Terence Dwyer and Deborah Dwyer
High‐taxing European treasuries face grave problems as they try to finance redistributive welfare states having low birth rates and declining labour tax bases in an age of…
Abstract
High‐taxing European treasuries face grave problems as they try to finance redistributive welfare states having low birth rates and declining labour tax bases in an age of globalising investment. Their problem is not much different to the problem faced by the Roman Emperors (though Constantine humanely disclaimed the previous use of the scourge and the rack and contented himself with incarceration of insolvent taxpayers). In those days wealth was buried as gold in the grounds of the villa; in our day it may be buried in overseas parent or subsidiary companies. The reality remains that capital and business income can be made less visible to the tax collector than landed property. The solution of the late Roman Empire was to visit corporal punishment on the taxpayer. The solution now being urged by the OECD in Paris is that small or developing countries with offshore financial centres be pressed into service as subsidiary tax enforcers to boost OECD coffers.

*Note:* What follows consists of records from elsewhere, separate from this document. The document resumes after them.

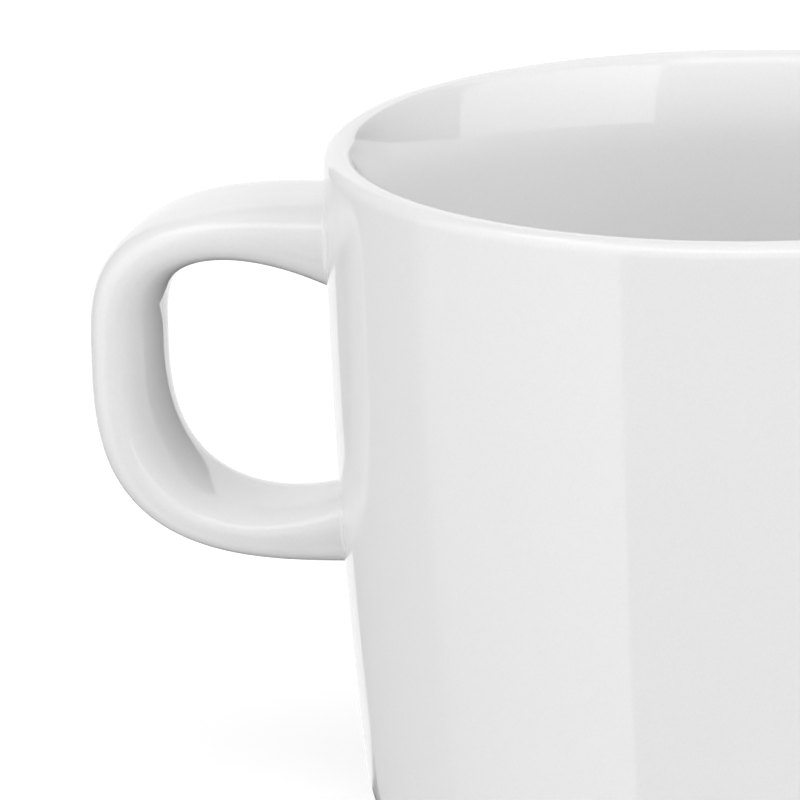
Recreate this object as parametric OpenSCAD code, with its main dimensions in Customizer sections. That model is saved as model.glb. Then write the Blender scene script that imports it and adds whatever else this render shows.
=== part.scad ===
// Glazed stoneware mug with a strap handle.
// The cup is a thrown and turned body on a low foot ring, and its wall thins to a round lip. The handle is cast apart and luted on
// with slip at two roots. Four coats of glaze cover all but the ring that the mug stands on.
// The origin is on the table, on the cup's axis. +Z is up and the handle points along -X.

/* [Cup] */
// Diameter over the glaze at the rim
rim_d = 90; // [75:1:110]
// Height from the table to the top of the lip
cup_h = 80; // [66:1:98]
// Radius of the side's slight outward curve, seen from the side
side_r = 680; // [500:10:900]
// Radius that turns the side into the base
base_r = 11.5; // [8:0.5:14]
// Thickness of the wall over the glaze
wall_t = 5.4; // [4.4:0.1:6.4]
// Thickness of the round lip over the glaze
lip_t = 3.2; // [2.6:0.1:4]
// Radius of the curve that thins the wall to the lip, inside
flare_r = 19; // [14:0.5:26]
// Height of the cup's floor, inside, above the table
floor_z = 6; // [5:0.5:8]
// Radius between the wall and the floor, inside
inner_base_r = 10; // [7:0.5:14]

/* [Foot] */
// Diameter over the foot ring
foot_d = 56; // [46:1:60]
// Width of the foot ring
foot_w = 3.4; // [2.6:0.1:4.2]
// Height of the base above the table, outside the ring
foot_h = 1; // [0.8:0.1:1.4]
// Height of the base above the table, inside the ring
recess_h = 1.8; // [1.4:0.1:2.4]
// Radius of the ring's two worn edges
foot_edge_r = 0.5; // [0.3:0.1:0.8]

/* [Handle] */
// How far the handle stands out past the rim
reach = 26.4; // [22:0.1:32]
// How far below the top of the lip it stands out furthest
grip_drop = 24; // [22:0.2:28]
// Thickness of the strap where the finger pulls
strap_t = 6.7; // [5.4:0.1:8]
// Width of the strap at the grip and at the upper root
strap_w = 18; // [15:0.1:21]
// Width of the strap at the lower root
lower_w = 12.4; // [10:0.1:15]
// Rise of the outer loop above the grip
outer_rise = 17.1; // [15:0.1:18]
// Drop of the outer loop below the grip
outer_drop = 23.8; // [21:0.1:26]
// Rise of the finger hole above the grip
hole_rise = 11.6; // [10:0.1:12.6]
// Drop of the finger hole below the grip
hole_drop = 19; // [16:0.5:20]
// How much the upper arm thickens down to its root
upper_flare = 6.1; // [3:0.1:7]
// How much the lower arm thickens up to its root
lower_flare = 4.3; // [3:0.1:6]
// Squareness of the loops: 2 is an ellipse, more is squarer
loop_square = 3; // [2.4:0.1:3.6]
// Squareness of the outer half of the strap's section
strap_square = 3; // [2.4:0.1:4]
// Squareness of its other half, towards the finger
hole_square = 2.2; // [2:0.1:3]

/* [Joints and glaze] */
// Thickness of the slip that sticks the handle to the cup
slip_t = 0.4; // [0.3:0.05:0.6]
// Thickness of every coat of glaze
glaze_t = 0.3; // [0.2:0.05:0.4]

/* [Hidden] */
$fn = 96;
stations = 40;        // steps along the strap
section_points = 32;  // points round the strap
clear = 1;            // how far a cutting shape runs past what it cuts
blend = 0.001;        // how far an arc runs past the line or arc that it touches, so that they join cleanly
flare_shift = blend * [-1, -4];  // moves the flare's arc across the wall's and the lip's by about that much

rim_r = rim_d / 2;
lip_r = lip_t / 2;
lip_z = cup_h - lip_r;
lip_c = [rim_r - lip_r, lip_z];
foot_r = foot_d / 2;
ring_r = foot_r - foot_w;

// The side is an arc about side_c, upright at the lip. The base arc touches it from inside.
side_c = [rim_r - side_r, lip_z];
function arc_x(r, z) = side_c.x + sqrt(r * r - (z - side_c.y) * (z - side_c.y));
base_c = [arc_x(side_r - base_r, foot_h + base_r), foot_h + base_r];
floor_c = [arc_x(side_r - wall_t - inner_base_r, floor_z + inner_base_r), floor_z + inner_base_r];
function touch(c, r) = side_c + (c - side_c) / norm(c - side_c) * r;

// The flare's circle holds the lip's circle, touches it on the inner side, and touches the inside
// of the wall. Its centre is the corner of a triangle on side_c and lip_c with these three sides.
side_lip = side_r - lip_r;
side_flare = side_r - wall_t + flare_r;
lip_flare = flare_r - lip_r;
flare_a = acos((pow(side_lip, 2) + pow(side_flare, 2) - pow(lip_flare, 2)) / (2 * side_lip * side_flare));
flare_c = side_c + side_flare * [cos(flare_a), -sin(flare_a)];
to_lip = (lip_c - flare_c) / lip_flare;
function flare_line(x) = [x, side_c.y - (x - side_c.x) * tan(flare_a)];  // along side_flare

// The loops are squared ellipses about the point where the strap's arms meet the cup's wall.
root_x = rim_r - lip_t;
grip_z = cup_h - grip_drop;
out_x = rim_r + reach;
hole_x = out_x - strap_t;
function squared(a, w, h, n) = pow(pow(abs(cos(a)) / w, n) + pow(abs(sin(a)) / h, n), -1 / n);
function loop_point(a, w, up, down) =
    let (r = squared(a, w, a > 0 ? up : down, loop_square)) [root_x + r * cos(a), grip_z + r * sin(a)];
function flare(x, amount, w) = amount * pow((root_x + w - x) / w, 2);
function outer_point(a, d) = loop_point(a, out_x - d - root_x, outer_rise - d, outer_drop - d);
function hole_point(a, d) =
    let (w = hole_x + d - root_x, p = loop_point(a, w, hole_rise + d, hole_drop + d))
    [p.x, p.y + (a > 0 ? -flare(p.x, upper_flare, w) : flare(p.x, lower_flare, w))];
function width_at(p, a) =
    let (k = pow(max(0, (out_x - p.x) / (out_x - root_x)), 2)) strap_w - (a > 0 ? 0 : (strap_w - lower_w) * k);

// One ring of the strap, set in by d from its glazed surface: the section runs from the hole's
// side to the outer side, and across the width.
function ring(a, d) =
    let (o = outer_point(a, d), h = hole_point(a, d), mid = (o + h) / 2, half = (o - h) / 2,
         w = width_at(mid, a) / 2 - d)
    [for (i = [0:section_points - 1])
        let (b = 360 * i / section_points, n = sin(b) > 0 ? strap_square : hole_square,
             r = squared(b, 1, 1, n), q = mid + half * r * sin(b))
        [-q.x, w * r * cos(b), q.y]];

// The whole strap with both its ends inside the wall.
module strap(d) {
    rings = [for (s = [0:stations]) ring(90 - 180 * s / stations, d)];
    last = stations * section_points;
    polyhedron(
        points = [for (r = rings) each r],
        faces = concat(
            [[for (i = [section_points - 1:-1:0]) i]],
            [for (s = [0:stations - 1]) for (i = [0:section_points - 1])
                let (j = (i + 1) % section_points, k = s * section_points, n = k + section_points)
                each [[k + i, n + j, n + i], [k + i, k + j, n + j]]],
            [[for (i = [0:section_points - 1]) last + i]]));
}

// The cup's outside outline, filled to the axis and set in by d from the glaze.
module outside(d) {
    t = touch(base_c, side_r - d);
    polygon([[0, foot_h + d], [base_c.x, foot_h + d], t, [0, t.y]]);
    translate(base_c) circle(base_r - d + blend);
    intersection() {
        translate(side_c) circle(side_r - d, $fn = 720);
        translate([0, t.y]) square([rim_r + clear, lip_z - t.y]);
    }
}

module under_flare() {
    polygon([[0, 0], [rim_r + clear, 0], flare_line(rim_r + clear), flare_line(0)]);
}

// The hollow's outline without its flare, filled to the axis and grown by d past the glaze.
module hollow(d) {
    t = touch(floor_c, side_r - wall_t + d);
    polygon([[0, floor_z - d], [floor_c.x, floor_z - d], t, [0, t.y]]);
    translate(floor_c) circle(inner_base_r + d + blend);
    intersection() {
        translate(side_c) circle(side_r - wall_t + d, $fn = 720);
        translate([0, t.y]) square([rim_r, lip_z - t.y]);
    }
}

// The wall beside the flare, set in by d from the glaze, up to the line on which flare and lip touch.
module flared_wall(d) {
    intersection() {
        translate(side_c) circle(side_r - d, $fn = 720);
        translate(flare_c + flare_shift) circle(flare_r - d);
        polygon([flare_line(0), flare_line(rim_r + clear), [rim_r + clear, lip_z],
                 lip_c, lip_c + to_lip * lip_t]);
    }
}

// The cup's section without its foot, set in by d from the glaze.
module clay(d) {
    difference() {
        union() {
            intersection() {
                outside(d);
                under_flare();
            }
            flared_wall(d);
        }
        hollow(d);
    }
    translate(lip_c) circle(lip_r - d);
}

// All that lies inside a line along the middle of the lip and on down through the wall.
module inner_half() {
    outside(lip_r);
    translate([0, lip_z]) square([lip_c.x, lip_t]);
}

module foot_outline() {
    x = [ring_r + foot_edge_r, foot_r - foot_edge_r];
    translate([ring_r, foot_edge_r]) square([foot_w, floor_z / 2]);
    translate([x[0], 0]) square([x[1] - x[0], foot_edge_r]);
    for (c = x) translate([c, foot_edge_r]) circle(foot_edge_r, $fn = 32);
}

module cup_body() {
    color("ivory") rotate_extrude() {
        difference() {
            clay(glaze_t);
            square([ring_r, recess_h + glaze_t]);
        }
        foot_outline();
    }
}

module handle() {
    color("linen") difference() {
        strap(glaze_t);
        rotate_extrude() outside(glaze_t - slip_t);
    }
}

// Slip between the cup and one arm of the handle; side 1 is the upper arm.
module slip_joint(side) {
    color("wheat") intersection() {
        strap(glaze_t);
        rotate_extrude() difference() {
            outside(glaze_t - slip_t);
            outside(glaze_t);
            translate([0, side > 0 ? -clear : grip_z]) square([rim_r + clear, side > 0 ? grip_z + clear : cup_h]);
        }
        translate([-rim_r - clear, -strap_w, 0]) cube([rim_r + clear, 2 * strap_w, cup_h]);
    }
}

module upper_slip_joint() { slip_joint(1); }
module lower_slip_joint() { slip_joint(-1); }

module outer_glaze() {
    color("white") difference() {
        rotate_extrude() difference() {
            clay(0);
            clay(glaze_t);
            inner_half();
            square([foot_r, foot_h + 2 * glaze_t]);
        }
        strap(0);
    }
}

module liner_glaze() {
    color("snow") rotate_extrude() difference() {
        intersection() {
            clay(0);
            inner_half();
        }
        clay(glaze_t);
    }
}

module base_glaze() {
    color("whitesmoke") translate([0, 0, recess_h]) cylinder(r = ring_r, h = glaze_t);
}

module handle_glaze() {
    color("white") difference() {
        strap(0);
        strap(glaze_t);
        rotate_extrude() outside(glaze_t);
    }
}

cup_body();
handle();
upper_slip_joint();
lower_slip_joint();
outer_glaze();
liner_glaze();
base_glaze();
handle_glaze();
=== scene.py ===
# A white glazed mug with a strap handle. Its skins follow the CAD solids and take their sizes from them.
from math import acos, atan2, cos, pi, radians, sin, sqrt

import bpy
import numpy as np
from mathutils import Matrix, Vector


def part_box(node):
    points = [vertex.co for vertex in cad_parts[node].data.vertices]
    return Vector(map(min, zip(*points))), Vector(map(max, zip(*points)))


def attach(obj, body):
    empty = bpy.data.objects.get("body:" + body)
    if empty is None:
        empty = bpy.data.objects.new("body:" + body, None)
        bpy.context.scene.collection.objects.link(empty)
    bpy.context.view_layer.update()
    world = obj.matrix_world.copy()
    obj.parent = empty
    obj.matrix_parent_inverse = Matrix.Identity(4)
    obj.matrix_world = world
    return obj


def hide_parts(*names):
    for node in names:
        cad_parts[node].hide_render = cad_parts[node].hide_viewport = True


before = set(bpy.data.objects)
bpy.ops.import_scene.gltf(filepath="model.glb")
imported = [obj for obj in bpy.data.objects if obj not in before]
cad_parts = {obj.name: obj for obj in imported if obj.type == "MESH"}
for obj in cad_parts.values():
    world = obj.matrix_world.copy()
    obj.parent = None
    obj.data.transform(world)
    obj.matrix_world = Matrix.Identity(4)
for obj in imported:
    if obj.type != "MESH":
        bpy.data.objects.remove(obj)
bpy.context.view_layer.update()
mm = 0.001
print("frame loaded:", ", ".join(sorted(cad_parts)))


# Rings of points, rows by columns by 3. The columns close on themselves. The rows either close too,
# as on a ring-shaped skin, or end in a pole at the mean of the first and of the last row.
def meshFromRings(name, rings, rowsClose=False):
    rows, columns = rings.shape[:2]
    number = np.arange(rows * columns).reshape(rows, columns)
    here = number if rowsClose else number[:-1]
    after = np.roll(number, -1, 0)[:len(here)]
    beside = np.roll(here, -1, 1)
    across = np.roll(after, -1, 1)
    faces = np.stack([here, beside, across, after], -1).reshape(-1, 4).tolist()
    points = rings.reshape(-1, 3)
    if not rowsClose:
        first, last = len(points), len(points) + 1
        points = np.vstack([points, rings[0].mean(0), rings[-1].mean(0)])
        faces += [[first, b, a] for a, b in zip(number[0], np.roll(number[0], -1))]
        faces += [[last, a, b] for a, b in zip(number[-1], np.roll(number[-1], -1))]
    mesh = bpy.data.meshes.new(name)
    mesh.from_pydata(points.tolist(), [], faces)
    mesh.polygons.foreach_set("use_smooth", np.ones(len(mesh.polygons), bool))
    mesh.update()
    piece = bpy.data.objects.new(name, mesh)
    bpy.context.scene.collection.objects.link(piece)
    return piece


# An outline of radius and height carried round Z: x = r cos t, y = r sin t.
def turned(outline, around):
    t = np.linspace(0, 2 * pi, around, endpoint=False)
    r, z = outline[:, :1], outline[:, 1:]
    return np.stack([r * np.cos(t), r * np.sin(t), z + 0 * t], -1)


# Points of an arc: centre + radius (cos a, sin a), from one angle to the other.
def arc(centre, radius, start, end, count):
    a = np.linspace(start, end, count)
    return np.stack([centre[0] + radius * np.cos(a), centre[1] + radius * np.sin(a)], -1)


def line(start, end, count):
    return np.linspace(start, end, count)


cup = {
    "sideRadius": 680 * mm,    # the side's slight outward curve
    "baseRadius": 11.5 * mm,   # from the side into the base
    "hollowRadius": 10 * mm,   # from the wall into the floor, inside
    "wall": 5.4 * mm,
    "lip": 3.2 * mm,           # thickness of the round lip
    "flareRadius": 19 * mm,    # of the curve that thins the wall to the lip, inside
    "glaze": 0.3 * mm,
    "dish": 0.25 * mm,         # how far the floor dips to its middle
    "pole": 0.4 * mm,          # radius of the first ring round the middle
    "foot": 3.4 * mm,          # width of the bare ring that it stands on
    "around": 256,             # steps round the cup
}
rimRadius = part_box("outer_glaze")[1].x
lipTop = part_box("liner_glaze")[1].z
lipRadius = cup["lip"] / 2
lipCentre = (rimRadius - lipRadius, lipTop - lipRadius)
sideCentre = (rimRadius - cup["sideRadius"], lipCentre[1])
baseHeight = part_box("outer_glaze")[0].z
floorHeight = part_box("liner_glaze")[0].z + cup["glaze"]
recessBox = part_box("base_glaze")
ringInside = recessBox[1].x
footRadius = ringInside + cup["foot"]
recessHeight = recessBox[0].z


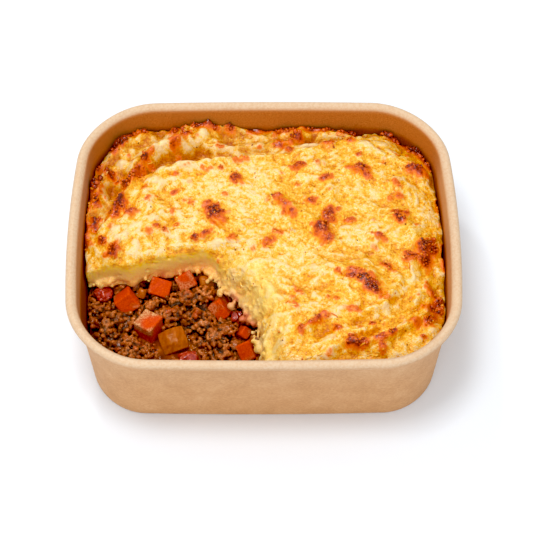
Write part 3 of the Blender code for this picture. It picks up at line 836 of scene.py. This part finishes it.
def mash_plan():
    """Over the plan: the mash's height, toast, gold and shade for its colour (both hold painted shade), and
    its relief.
    """
    x, y = PLAN_X, PLAN_Y
    combing = combing_angle()
    height, behind = mash_sweep()
    behind_terrace = smoothstep(behind, 0.5, 3.5) * smoothstep(x, 70, 30)

    # Toast: patches, the burnt edge by the wall, and further on the tips that stand up.
    toast, toast_lumps = toasted_patches()
    side = 0.55 + 0.5 * smoothstep(y, -50, 30)
    reach = 2.0 + 1.2 * smoothstep(y, 20, 50)
    patchy = smoothstep(plan_noise(3.0, 51) + 0.8 * plan_noise(8.0, 53), -1.1, 1.0)
    rim = np.exp(-(np.maximum(FROM_WALL, 0) / reach) ** 2) * side * patchy
    toast = 1 - (1 - toast) * (1 - 0.9 * rim)

    # Relief: ropes along the combing, curds, shreds of riced potato and toasted lumps.
    ropes = combed(plan_noise(3.8, 72), 7.0, combing)
    curds = combed(plan_noise(3.4, 73, lumps), 1.2, combing)
    small_curds = combed(plan_noise(2.4, 74, lumps), 1.2, combing)
    rough = np.clip(0.85 + 0.35 * plan_noise(16, 81), 0.4, 1.6) + 0.9 * behind_terrace
    granular = 1 - 0.15 * behind_terrace
    strokes = 0.88 + 0.4 * smoothstep(x, 0, 40) * smoothstep(y, 10, -30)
    relief = rough * (strokes * ropes + granular * (0.26 * curds + 0.24 * small_curds))
    relief += 0.9 * granular * shred_relief(combing)
    tips = smoothstep(relief - blurred(relief, CELL, 3.0), 0.8, 1.8)
    toast = 1 - (1 - toast) * (1 - 0.7 * tips * smoothstep(plan_noise(7, 75), -0.2, 1.2))
    relief += 4.0 * (1 - np.exp(-toast_lumps / 2.4)) + 1.0 * blurred(toast, CELL, 1.2)
    relief += 0.8 * np.exp(-(FROM_WALL / 2.5) ** 2) * plan_noise(2.2, 52)
    height += relief
    height = np.minimum(height, PEAKS_FROM + 0.4 * (height - PEAKS_FROM))

    # Colour: golden near toast, and golden as painted shade in hollows, valleys and at the terrace's foot;
    # the shade value is painted shade behind the terrace, at its foot, in valleys and in hollows.
    hollow = np.clip((blurred(relief, CELL, 2.2) - relief) / 0.7, -1.5, 1.5)
    fine_hollow = np.clip((blurred(relief, CELL, 0.8) - relief) / 0.3, -1.5, 1.5)
    valley = smoothstep(blurred(height, CELL, 7.0) - blurred(height, CELL, 1.5), 0.1, 1.6)
    halo = np.minimum(1.3 * blurred(toast, CELL, 2.2), 0.85)
    foot = np.exp(-((behind - 2.2) / 2.2) ** 2) * smoothstep(x, 60, 20)
    pale = (1 - 0.30 * behind_terrace) * (1 - 0.35 * foot) * (1 - 0.40 * valley) * (1 - halo)
    gold = 0.13 + 0.50 * (1 - pale) + (0.25 + 0.10 * behind_terrace) * hollow + 0.30 * fine_hollow
    gold += 0.12 * smoothstep(x, -35, 0) - 0.07 + 0.11 * smoothstep(x, 0, 60)
    gold += 0.10 * smoothstep(y, -20, -60) + 0.08 * plan_noise(9, 82)
    gold = np.minimum(gold, 0.55 + 0.35 * (gold - 0.55))
    gold += 0.07 * smoothstep(y, 12, 34) * (1 - behind_terrace)
    shade = behind_terrace * (0.20 + 0.50 * hollow) + 0.35 * foot + 0.25 * valley + 0.15 * fine_hollow
    return height, toast, gold, np.clip(shade, 0, 1), relief - blurred(relief, CELL, 6.0)


def cut_plan():
    """Over the plan: distance into the scoop at the filling's level, the cut's lean and place along it."""
    path = smooth_path(CUT_PATH, 6)
    distance, along = path_distance(path, PLAN_X, PLAN_Y)
    lean = np.interp(along, np.linspace(0, 1, len(path)), path[:, 2])
    return -distance, lean, along


def add_balls(field, low, cell, centres, radii, blend):
    """Merges balls into a distance field in place."""
    for centre, radius in zip(centres, radii):
        reach = radius + blend + 2 * cell
        start = np.maximum(((centre - reach - low) / cell).astype(int), 0)
        stop = np.minimum(((centre + reach - low) / cell).astype(int) + 2, field.shape)
        if (stop <= start).any():
            continue
        part = tuple(slice(a, b) for a, b in zip(start, stop))
        gx, gy, gz = [low[k] + cell * np.arange(start[k], stop[k]) - centre[k] for k in range(3)]
        squared = (gx ** 2)[:, None, None] + (gy ** 2)[None, :, None] + (gz ** 2)[None, None, :]
        field[part] = -smooth_max(-field[part], radius - np.sqrt(squared), blend)


def mash_surface(height, relief, into_scoop, lean, torn):
    """Points and faces of the mash, left open underneath for close_holes."""
    rng = np.random.default_rng(11)
    zs = np.arange(FILLING_TOP - 1.2, height.max() + 2 * CELL, CELL, dtype=np.float32)
    low = np.array((MASH_X[0], MASH_Y[0], zs[0]))
    z = zs[None, None, :]
    cut = (into_scoop - 0.9 * torn * relief)[..., None] + (lean / LEAN_HEIGHT)[..., None] * (z - FILLING_TOP)
    # The cut face is uneven, crumbly where it is torn, and ragged at its foot.
    band = np.abs(into_scoop) < 16
    i0, i1 = np.flatnonzero(band.any(1))[[0, -1]]
    j0, j1 = np.flatnonzero(band.any(0))[[0, -1]]
    part = (slice(i0, i1), slice(j0, j1))
    small = (i1 - i0, j1 - j0, len(zs))
    rough = 0.40 * smooth_noise(small, CELL, 5.0, 91) + 0.10 * lumps(small, CELL, 1.7, 92)
    foot = smoothstep(zs, FILLING_TOP + 3.5, FILLING_TOP)[None, None, :] + 0.25 * torn[part][..., None]
    crumbly = 0.40 * lumps(small, CELL, 2.6, 96) + 0.28 * lumps(small, CELL, 1.6, 97)
    cut[part] += 0.6 * rough + torn[part][..., None] * crumbly + 0.7 * foot * lumps(small, CELL, 3.8, 90)
    field = smooth_max(z - height[..., None], cut, (3.4 - 1.2 * torn)[..., None]).astype(np.float32)
    gap = np.clip(0.55 + 0.4 * plan_noise(5, 93) + 0.25 * plan_noise(1.8, 94), 0.3, 2.0)
    inside = (FROM_WALL - gap)[..., None] + BASE_INSET / BEAD_Z * (z - MASH_LEVEL)
    field = smooth_max(field, -inside, 0.9)

    # Grains of potato hang at the foot of the cut, and small holes are sunk in its face.
    path = smooth_path(CUT_PATH, 12)
    clusters = path[rng.integers(0, len(path), KNOB_CLUSTERS), :2] + rng.normal(0, 0.9, (KNOB_CLUSTERS, 2))
    picked = clusters[rng.integers(0, KNOB_CLUSTERS, KNOBS)]
    places = picked + rng.normal(0, 1.3, (KNOBS, 2))
    knobs = np.column_stack((places, FILLING_TOP + rng.uniform(-0.4, 2.4, KNOBS)))
    held = read_plan(FROM_WALL, knobs) > 2.2
    add_balls(field, low, CELL, knobs[held], (0.45 + rng.exponential(0.35, KNOBS))[held], 0.5)
    field = -field
    pits = np.array(PITS)
    add_balls(field, low, CELL, pits[:, :3], pits[:, 3], 0.3)
    field = -field

    floor = FILLING_TOP - 0.6 + 4.5 * smoothstep(-into_scoop, 9, 16)
    field = np.maximum(field, floor[..., None] - z)
    points, faces = largest_island(*surface_net(field, low, CELL))
    underneath = points[:, 2] - floor.max() < 0.3 * CELL
    return without_faces(points, faces, underneath & (read_plan(floor, points) > floor.max() - 0.1))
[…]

The OECD approach is multifarious, involving the criminalisation of tax avoidance and the elimination of various forms of tax competition from these centres in all geographically mobile service industries, including financial, but also distribution services, shipping, service industries and company headquartering. The OECD initiative is already drafting similar action on competition in e‐commerce, with manufacturing industry having been flagged in the 1998 OECD report.